▶ [Your goal] Exactly reproduce each line of the listing that follows.

-- begin Material provided --

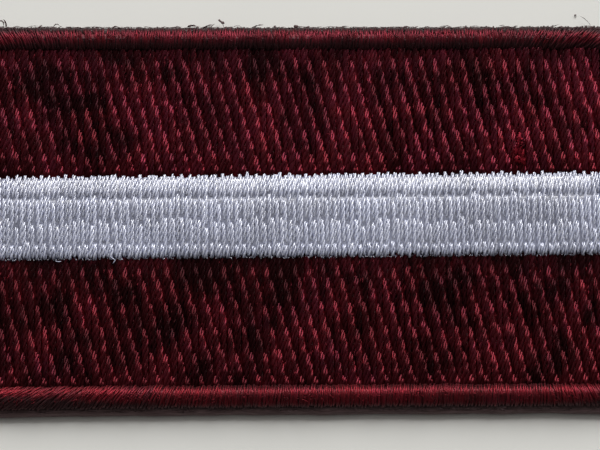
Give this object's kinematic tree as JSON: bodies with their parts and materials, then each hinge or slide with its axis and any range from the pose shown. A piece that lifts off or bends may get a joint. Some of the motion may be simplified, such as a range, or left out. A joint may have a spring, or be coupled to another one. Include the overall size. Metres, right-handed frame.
{
  "type": "embroidered flag patch",
  "caption": "Flat embroidered flag patch with a white stripe between maroon fields, a raised satin stitched border with rounded corners, and a stiff cloth backing to sew or iron on.",
  "frame": {"origin": "middle of the underside, on the surface that the patch lies on", "axes": "+X along the stripe, towards its higher end; +Y towards the top of the flag; +Z out of the stitched face"},
  "size_m": [0.0636, 0.038, 0.002],
  "materials": {
    "backing": "stiffened dark grey brown twill with a smooth hot cut edge",
    "border_thread": "glossy maroon thread in close satin stitches across the border",
    "maroon_thread": "glossy maroon two ply thread in long rows of fill stitches",
    "white_thread": "glossy white two ply thread in long rows of fill stitches"
  },
  "bodies": {
    "root": {"backing_cloth": "backing", "border": "border_thread", "upper_field": "maroon_thread", "white_stripe": "white_thread", "lower_field": "maroon_thread"}
  },
  "joints": []
}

-- end Material provided --

▶ [Response to the exercise]
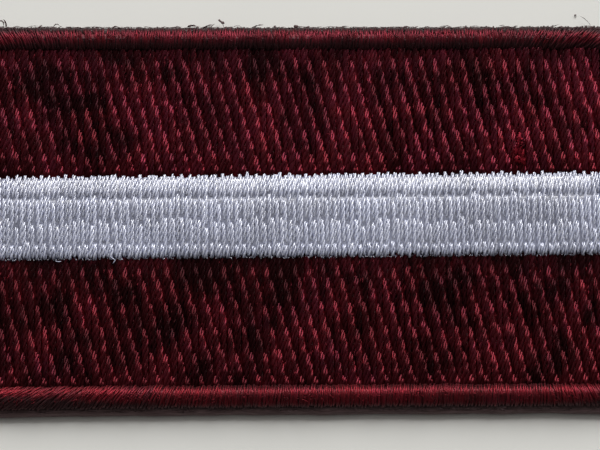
Give this object's kinematic tree as JSON: bodies with their parts and materials, then each hinge or slide with its axis and any range from the pose shown. A piece that lifts off or bends may get a joint. Some of the motion may be simplified, such as a range, or left out. A joint may have a spring, or be coupled to another one. Include the overall size. Metres, right-handed frame.
{
  "type": "embroidered flag patch",
  "caption": "Flat embroidered flag patch with a white stripe between maroon fields, a raised satin stitched border with rounded corners, and a stiff cloth backing to sew or iron on.",
  "frame": {"origin": "middle of the underside, on the surface that the patch lies on", "axes": "+X along the stripe, towards its higher end; +Y towards the top of the flag; +Z out of the stitched face"},
  "size_m": [0.0636, 0.038, 0.002],
  "materials": {
    "backing": "stiffened dark grey brown twill with a smooth hot cut edge",
    "border_thread": "glossy maroon thread in close satin stitches across the border",
    "maroon_thread": "glossy maroon two ply thread in long rows of fill stitches",
    "white_thread": "glossy white two ply thread in long rows of fill stitches"
  },
  "bodies": {
    "root": {"backing_cloth": "backing", "border": "border_thread", "upper_field": "maroon_thread", "white_stripe": "white_thread", "lower_field": "maroon_thread"}
  },
  "joints": []
}